A 3-D Indoor Positioning System Using Asymmetry Double-Sided Two-Way Ranging And Chan Assisted Extended Kalman Filter

In this paper, a three-dimensional (3-D) indoor positioning system (IPS) is designed to realize positioning target, by taking advantage of high precision ranging of Ultra-wide bandwidth (UWB) sensor. The 3-D IPS is composed of UWB sensor, Wireless Fidelity (Wi-Fi) module and Control Station where the proposed algorithm is running to calculate the position of the moving target. To reduce ranging time as well as clock bias of UWB sensor, the Asymmetry Double-Sided Two-Way Ranging (ADS-TWR) algorithm is proposed. Then, according to the Time Difference of Arrival (TDoA) model, we obtain the TDoA equation.
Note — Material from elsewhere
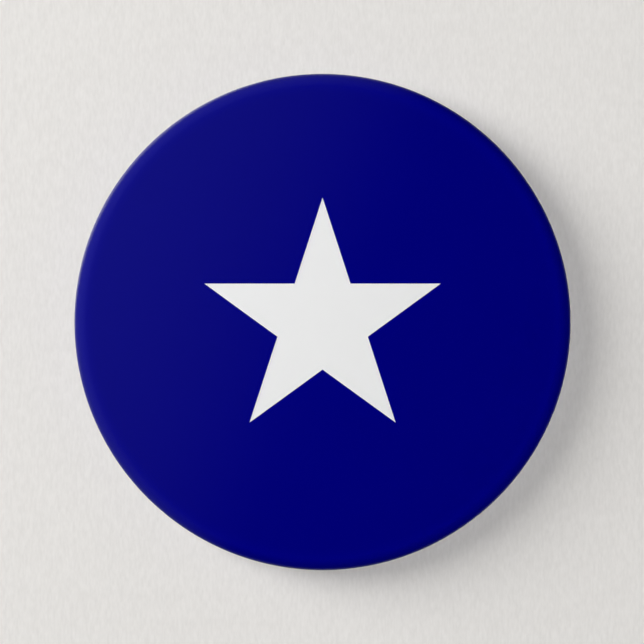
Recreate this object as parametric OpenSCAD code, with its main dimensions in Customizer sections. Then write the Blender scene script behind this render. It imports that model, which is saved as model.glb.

Furthermore, by taking advantage of the ability of quickly getting estimation location of the Chan algorithm and the ability of filtering noise and interference of Extended Kalman filter (EKF), Chan-EKF algorithm is proposed to accurately estimate the 3-D locations of moving target. Experimental and simulation results show that the developed IPS applying with the proposed ADS-TWR algorithm as well as the Chan-EKF algorithm can achieve faster and more accurate position estimations.